There has come into use a different connotation for the humble barrel. Here I am speaking of the phrase “Don’t let a single bad apple spoil the barrel”. What is generally meant is that when spoilage occurs in a barrel often if left unattended the barrel is found to contain spoiled product. Two important points are overlooked when this phrase is applied to people. The first is obvious: people are not apples. The second is more subtle and is that the barrel is left sealed and unopened for extended periods of time.

Let us consider for a moment inner city Detroit Michigan. At this time Michigan has the highest unemployment rate of any of the states. While the demise of Chrysler Motors and General Motors added to this rate it was already high in Detroit the acknowledged hub of the automobile industry that has in essence driven the American economy for the past 100 plus years. I hear some speaking about the excessively high wage paid to American auto workers and wonder if they are truly listening to the words leaving their lips.

American wages should be a matter of pride to the American people. But that does not seem to be the case. It seems that a well paying job has become something to be scorned. The labor unions that secured these benefits for the American worker are also singled out for derision often by the very people that should be applauding the collective bargaining that led to these wage and benefit packages. The benefits of a well paying job have eluded most of inner city Detroit.

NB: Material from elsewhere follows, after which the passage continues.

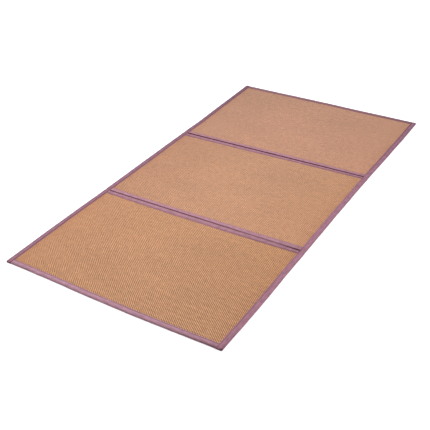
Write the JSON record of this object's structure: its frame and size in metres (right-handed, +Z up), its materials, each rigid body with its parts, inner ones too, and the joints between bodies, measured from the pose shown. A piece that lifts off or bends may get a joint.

The sad truth is that inner Detroit lacks a single chain super market. One of the major signs of American prosperity is absent from a city that was the fourth largest in America in 1950. Inner city Detroit has become hermetically sealed off from the rest of the American prosperity and the question is has this sealing preserved the apples? My answer is there is no source of fresh produce within the city. And oh yes inner city Detroit is predominately black. I guess these “bad apple Americas” are getting exactly what they deserve. For shame America.